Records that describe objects
-*-

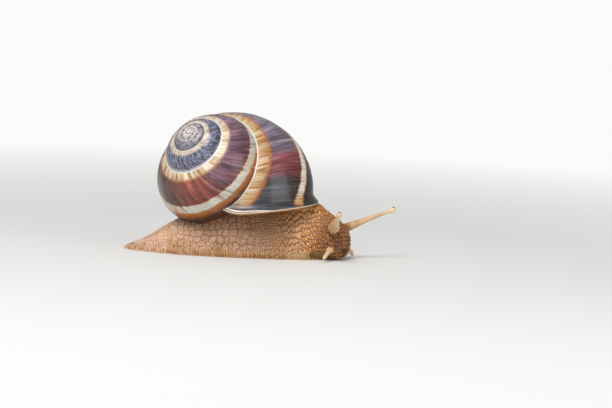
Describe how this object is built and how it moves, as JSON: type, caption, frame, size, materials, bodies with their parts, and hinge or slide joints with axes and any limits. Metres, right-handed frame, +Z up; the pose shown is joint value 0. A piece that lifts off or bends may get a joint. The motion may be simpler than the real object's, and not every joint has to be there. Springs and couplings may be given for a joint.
{
  "type": "crawling land snail",
  "caption": "Life-size crawling land snail: banded spiral shell over a long warty foot, head turned aside, eye stalks and feelers out.",
  "frame": {"origin": "on the flat underside of the sole, under the middle of the foot", "axes": "+X forward, the way the snail crawls; +Y to its left; +Z up"},
  "size_m": [0.074, 0.0404, 0.0382],
  "materials": {
    "shell": "glossy horn and lime, dark brown bands on cream",
    "mantle": "moist flesh, orange-tan",
    "skin": "moist warty skin, tan with darker grooves",
    "eye": "small dark wet eye"
  },
  "bodies": {
    "root": {"shell_tip": "shell", "shell_spire": "shell", "shell_body_whorl": "shell", "shell_lip": "shell", "mantle_collar": "mantle", "tail": "skin", "foot": "skin", "neck": "skin", "head": "skin", "foot_sole": "skin", "mouth_lobes": "skin", "eyestalk_base_left": "skin", "eyestalk_shaft_left": "skin", "eyestalk_bulb_left": "skin", "eyestalk_base_right": "skin", "eyestalk_shaft_right": "skin", "eyestalk_bulb_right": "skin", "eye_left": "eye", "eye_right": "eye", "lower_feeler_left": "skin", "lower_feeler_right": "skin"}
  },
  "joints": []
}
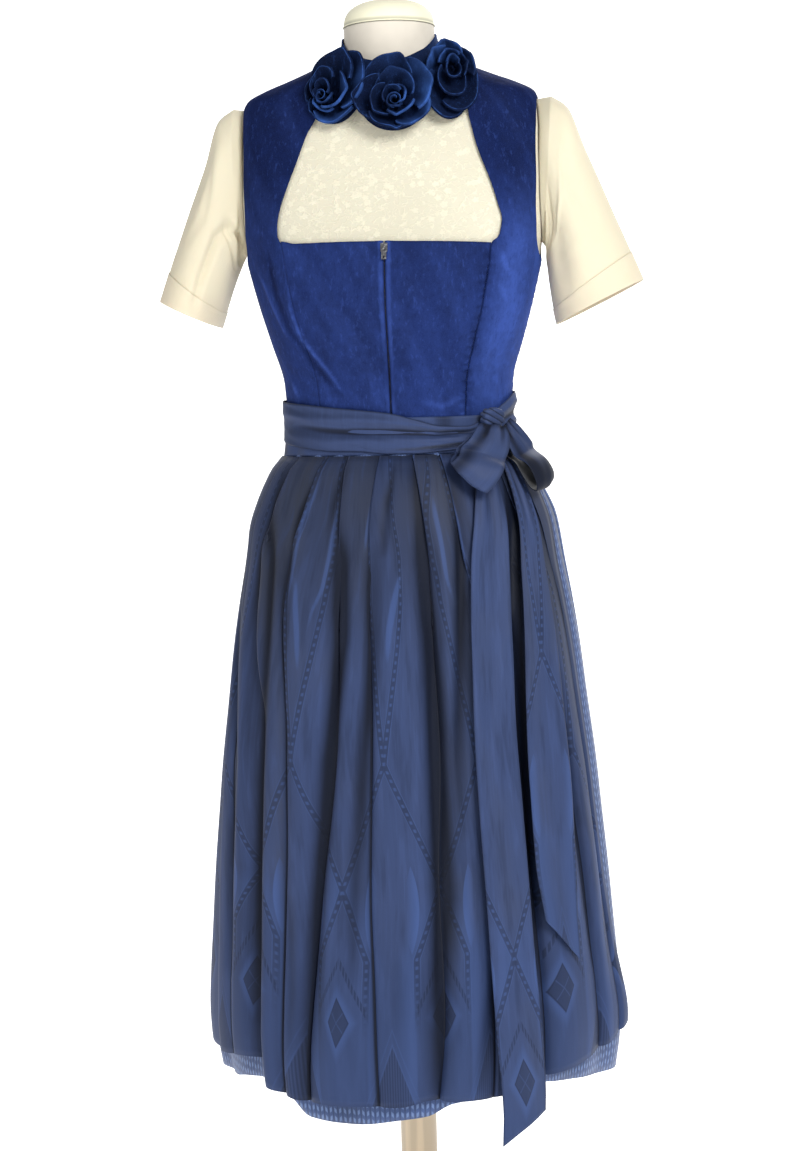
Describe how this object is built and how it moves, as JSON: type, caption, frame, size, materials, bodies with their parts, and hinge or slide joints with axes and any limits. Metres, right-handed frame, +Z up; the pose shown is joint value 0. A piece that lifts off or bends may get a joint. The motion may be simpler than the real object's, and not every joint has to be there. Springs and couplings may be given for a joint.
{
  "type": "dirndl dress with apron and blouse on a limbless dress form",
  "caption": "Velvet bodice with a front zip, full skirt, pleated apron tied in a side bow, short-sleeved blouse and rolled-rose collar, worn by a padded form on a pole",
  "frame": {"origin": "centre of the stand's foot, on its underside", "axes": "+Z up along the pole, -Y to the front of the dress, +X to the right of someone who faces it"},
  "size_m": [0.5828, 0.4454, 1.533],
  "materials": {
    "form_cloth": "ivory knit cover, matt",
    "cap_cloth": "pale yellow cloth cover, matt",
    "pale_wood": "pale varnished wood",
    "blouse_cotton": "cream cotton, matt, with lace at the front",
    "velvet": "royal blue velvet, soft sheen",
    "skirt_cotton": "blue woven cloth, fine stripes",
    "taffeta": "shot navy taffeta, low sheen",
    "zip_metal": "dark lacquered metal"
  },
  "bodies": {
    "root": {"form_torso": "form_cloth", "form_neck_cap": "cap_cloth", "stand": "pale_wood", "blouse_front": "blouse_cotton", "blouse_back": "blouse_cotton", "blouse_sleeve_left": "blouse_cotton", "blouse_sleeve_right": "blouse_cotton", "blouse_cuff_left": "blouse_cotton", "blouse_cuff_right": "blouse_cotton", "bodice_front_left": "velvet", "bodice_front_right": "velvet", "bodice_side_front_left": "velvet", "bodice_side_front_right": "velvet", "bodice_back": "velvet", "rose_band": "velvet", "rose_left": "velvet", "rose_centre": "velvet", "rose_right": "velvet", "skirt_front": "skirt_cotton", "skirt_back": "skirt_cotton", "apron": "taffeta", "apron_band": "taffeta", "sash_wrap": "taffeta", "sash_knot": "taffeta", "bow_loop_front": "taffeta", "bow_loop_side": "taffeta", "sash_tail_long": "taffeta", "sash_tail_short": "taffeta", "zip_slider": "zip_metal"},
    "pull_tab": {"zip_pull_tab": "zip_metal"}
  },
  "joints": [
    {"name": "pull_tab_hinge", "type": "hinge", "parent": "root", "child": "pull_tab", "pos_m": [0, -0.12227, 1.2353], "axis": [-1, 0, 0], "range_deg": [0, 140]}
  ]
}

-*-

=== Set task ===
Return all of the entries exactly as written.

=== Reply to the exercise ===
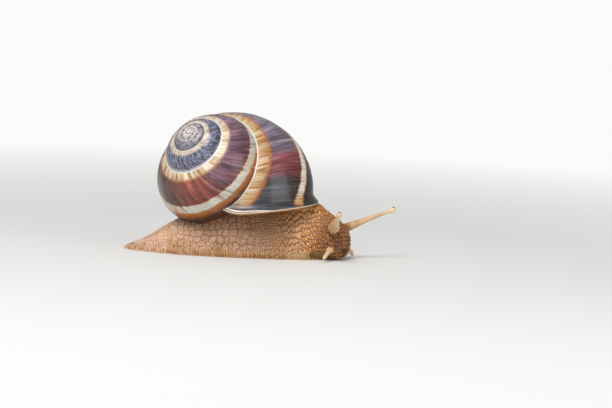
Describe how this object is built and how it moves, as JSON: type, caption, frame, size, materials, bodies with their parts, and hinge or slide joints with axes and any limits. Metres, right-handed frame, +Z up; the pose shown is joint value 0. A piece that lifts off or bends may get a joint. The motion may be simpler than the real object's, and not every joint has to be there. Springs and couplings may be given for a joint.
{
  "type": "crawling land snail",
  "caption": "Life-size crawling land snail: banded spiral shell over a long warty foot, head turned aside, eye stalks and feelers out.",
  "frame": {"origin": "on the flat underside of the sole, under the middle of the foot", "axes": "+X forward, the way the snail crawls; +Y to its left; +Z up"},
  "size_m": [0.074, 0.0404, 0.0382],
  "materials": {
    "shell": "glossy horn and lime, dark brown bands on cream",
    "mantle": "moist flesh, orange-tan",
    "skin": "moist warty skin, tan with darker grooves",
    "eye": "small dark wet eye"
  },
  "bodies": {
    "root": {"shell_tip": "shell", "shell_spire": "shell", "shell_body_whorl": "shell", "shell_lip": "shell", "mantle_collar": "mantle", "tail": "skin", "foot": "skin", "neck": "skin", "head": "skin", "foot_sole": "skin", "mouth_lobes": "skin", "eyestalk_base_left": "skin", "eyestalk_shaft_left": "skin", "eyestalk_bulb_left": "skin", "eyestalk_base_right": "skin", "eyestalk_shaft_right": "skin", "eyestalk_bulb_right": "skin", "eye_left": "eye", "eye_right": "eye", "lower_feeler_left": "skin", "lower_feeler_right": "skin"}
  },
  "joints": []
}
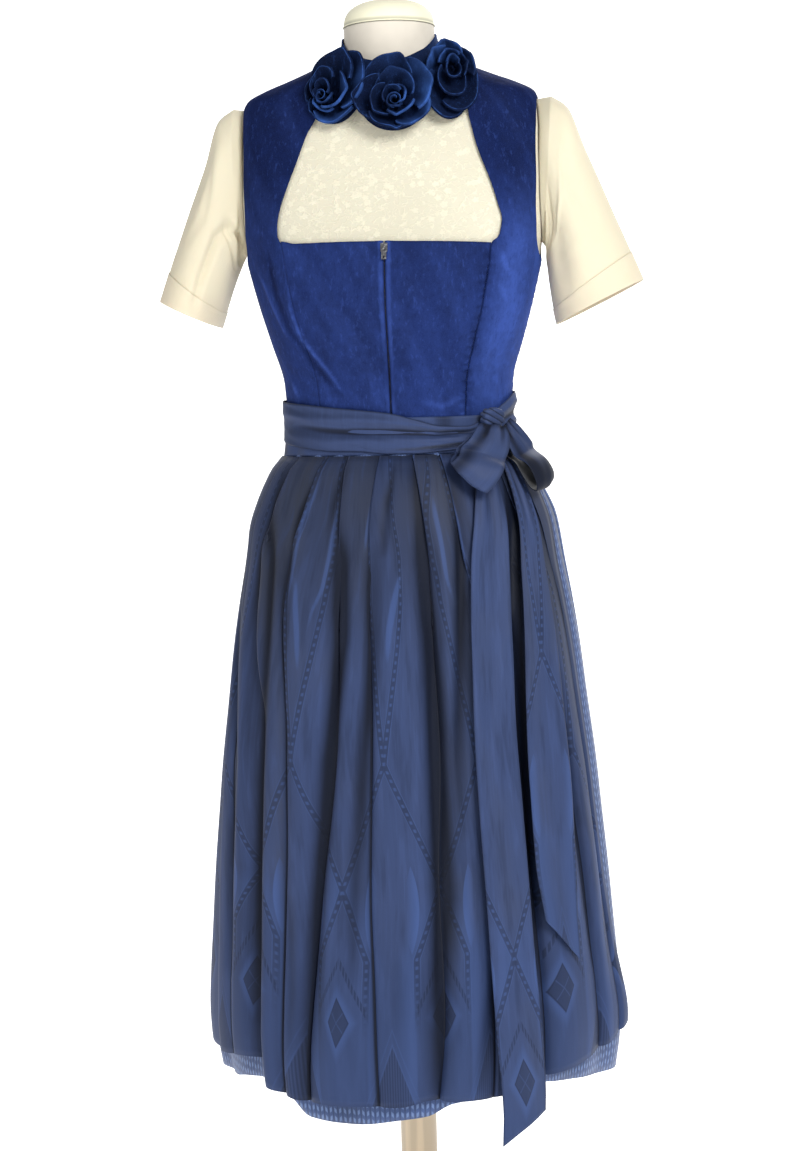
Describe how this object is built and how it moves, as JSON: type, caption, frame, size, materials, bodies with their parts, and hinge or slide joints with axes and any limits. Metres, right-handed frame, +Z up; the pose shown is joint value 0. A piece that lifts off or bends may get a joint. The motion may be simpler than the real object's, and not every joint has to be there. Springs and couplings may be given for a joint.
{
  "type": "dirndl dress with apron and blouse on a limbless dress form",
  "caption": "Velvet bodice with a front zip, full skirt, pleated apron tied in a side bow, short-sleeved blouse and rolled-rose collar, worn by a padded form on a pole",
  "frame": {"origin": "centre of the stand's foot, on its underside", "axes": "+Z up along the pole, -Y to the front of the dress, +X to the right of someone who faces it"},
  "size_m": [0.5828, 0.4454, 1.533],
  "materials": {
    "form_cloth": "ivory knit cover, matt",
    "cap_cloth": "pale yellow cloth cover, matt",
    "pale_wood": "pale varnished wood",
    "blouse_cotton": "cream cotton, matt, with lace at the front",
    "velvet": "royal blue velvet, soft sheen",
    "skirt_cotton": "blue woven cloth, fine stripes",
    "taffeta": "shot navy taffeta, low sheen",
    "zip_metal": "dark lacquered metal"
  },
  "bodies": {
    "root": {"form_torso": "form_cloth", "form_neck_cap": "cap_cloth", "stand": "pale_wood", "blouse_front": "blouse_cotton", "blouse_back": "blouse_cotton", "blouse_sleeve_left": "blouse_cotton", "blouse_sleeve_right": "blouse_cotton", "blouse_cuff_left": "blouse_cotton", "blouse_cuff_right": "blouse_cotton", "bodice_front_left": "velvet", "bodice_front_right": "velvet", "bodice_side_front_left": "velvet", "bodice_side_front_right": "velvet", "bodice_back": "velvet", "rose_band": "velvet", "rose_left": "velvet", "rose_centre": "velvet", "rose_right": "velvet", "skirt_front": "skirt_cotton", "skirt_back": "skirt_cotton", "apron": "taffeta", "apron_band": "taffeta", "sash_wrap": "taffeta", "sash_knot": "taffeta", "bow_loop_front": "taffeta", "bow_loop_side": "taffeta", "sash_tail_long": "taffeta", "sash_tail_short": "taffeta", "zip_slider": "zip_metal"},
    "pull_tab": {"zip_pull_tab": "zip_metal"}
  },
  "joints": [
    {"name": "pull_tab_hinge", "type": "hinge", "parent": "root", "child": "pull_tab", "pos_m": [0, -0.12227, 1.2353], "axis": [-1, 0, 0], "range_deg": [0, 140]}
  ]
}